Мари вернулась в Пьюаллуп, расположенный к северу от Сиэтла. Теперь, в возрасте почти двадцати одного года, она снова жила в бывшей приемной семье – той, в которой находилась, когда только пошла в старшую школу. Когда все, казалось, налаживалось и вставало на свои места. Только теперь, все наоборот, шло не так. Из-за постоянных пререканий Мари пришлось переехать в другую приемную семью, жившую на той же улице.
Казалось, Мари вернулась в прошлое, когда ей приходилось переезжать из одного дома в другой. У нее снова не было своего постоянного места. Она до сих пор не получила водительские права. Она переходила с одной малооплачиваемой работы на другую. Жизнь замкнулась порочным кругом.
Через несколько дней после последнего переезда Мари получила текстовое сообщение из полиции Линвуда. В нем говорилось, что с ней хотят поговорить, но не объяснялось, почему.
В памяти Мари всплыл звонок сержанта Мэйсона, который через три дня после того, как ее изнасиловали, сказал, что им нужно поговорить. Теперь она задавала себе тот же вопрос: «У меня проблемы?»

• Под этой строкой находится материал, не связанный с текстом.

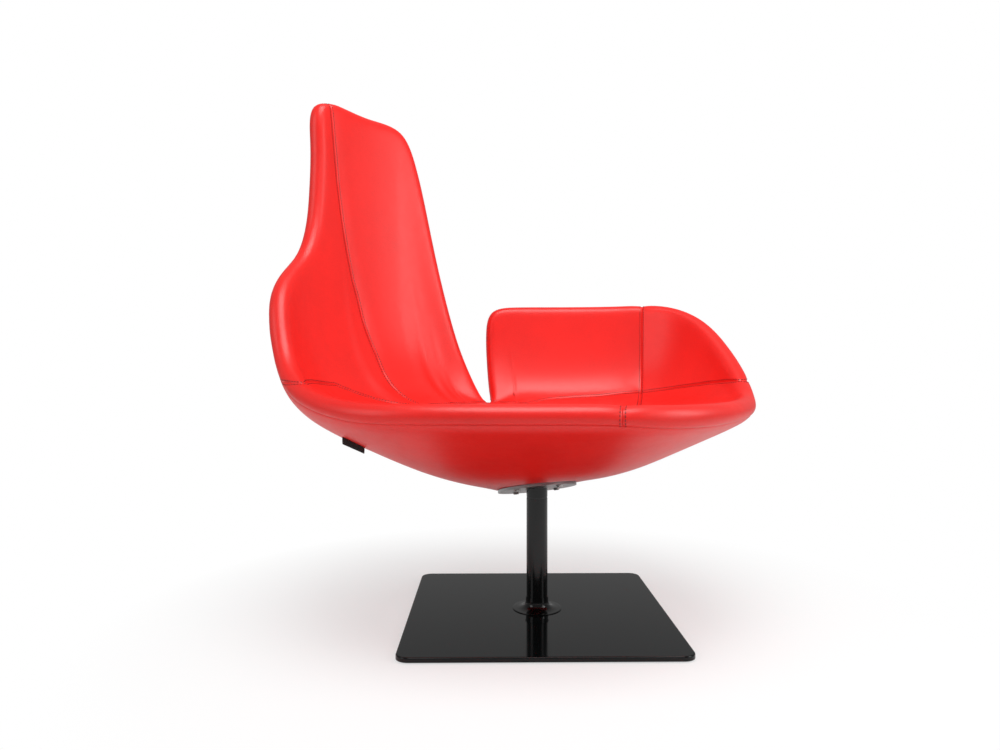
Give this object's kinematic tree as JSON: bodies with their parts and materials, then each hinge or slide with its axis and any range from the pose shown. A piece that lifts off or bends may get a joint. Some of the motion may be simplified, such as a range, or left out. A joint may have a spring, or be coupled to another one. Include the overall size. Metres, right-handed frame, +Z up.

Мари подумала, что, возможно, пропустила какое-то судебное заседание. В любом случае ей не хотелось, чтобы полиция ее разыскивала. И уж совсем не хотелось, чтобы полицейские врывались в дом, размахивая ордером на арест. Поэтому она перезвонила и указала свой новый адрес.
18 марта они приехали – спустя два года, семь месяцев и одну неделю после изнасилования. Их было трое: коммандер Райдер, сержант Конхейм и женщина, координатор по домашнему насилию, ближайший эквивалент помощника потерпевших, какой имелся в департаменте Линвуда.
Мари спросили, нет ли поблизости спокойного места, где они могли бы поговорить. Она провела их в свою комнату и закрыла дверь.
Райдер готовился к этому моменту. Но когда момент настал, не знал, с чего начать. Что нужно сказать в таком случае? Мы теперь тебе верим? Надеемся, что и ты доверяешь нам и будешь сотрудничать, чтобы привлечь к правосудию изнасиловавшего тебя мужчину? Теперь мы относимся к тебе как к жертве, а не как к обманщице? Райдер понимал, что, сколько бы времени ни прошло после пережитого, они «собирались разбередить ее раны».
Когда несколько лет спустя его спросили, какие слова он использовал, Райдер не смог вспомнить. Но он помнил выражение лица Мари. «Ошарашенная», – говорит он. Когда до нее дошел смысл слов, она заплакала, ощущая одновременно потрясение, облегчение и гнев.
Ей сказали, что запись о ее обвинении уничтожили.
Ей вручили чек на 500 долларов в качестве возмещения платы за судебные расходы.
Ей передали конверт с информацией о консультациях для жертв насилия.
В последний раз Конхейм видел Мари, когда она пыталась забрать свое признание о ложном заявлении. Он был свидетелем того, как детектив Риттгарн угрожал ей тюремным заключением, если она провалит тест на полиграфе. Увидев Мари, Конхейм понял, что она «стала жертвой дважды» – сначала жертвой насильника, а затем полицейского департамента.
«Можно ли это исправить?» – задавал он себе вопрос.
И не находил ответа.
– Мне нужно тебе кое-что сказать, – произнесла Мари, позвонив Шэннон.
От нее только что уехали полицейские. Они сказали, что в штате Колорадо арестовали изнасиловавшего ее мужчину. Теперь они ей верили.
Реакцию Шэннон сложно описать. Она испытывала целую гамму чувств. Облегчение, горечь, чувство вины – все это захлестнуло ее. Арест О’Лири означал, что Мари наконец-то отомщена. И он же означал, что ее действительно изнасиловали. Это же означало, что Мари покинули все «в самый тяжелый в ее жизни момент».
– Все это очень сложно. Осознавать, что они поймали его, что все это происходило на самом деле. Что ее изнасиловали, но никто ей не верил, особенно люди, которые ранее поддерживали ее, заботились о ней и пытались помогать ей. И мы ей не верили. Это ужасно.
Шэннон спросила, могут ли они встретиться. Ей хотелось поговорить с Мари напрямую.
Как в былые времена, они отправились на прогулку в лес. Пройдя по тропинке пару шагов, они остановились.
– Я хочу извиниться, – сказала Шэннон.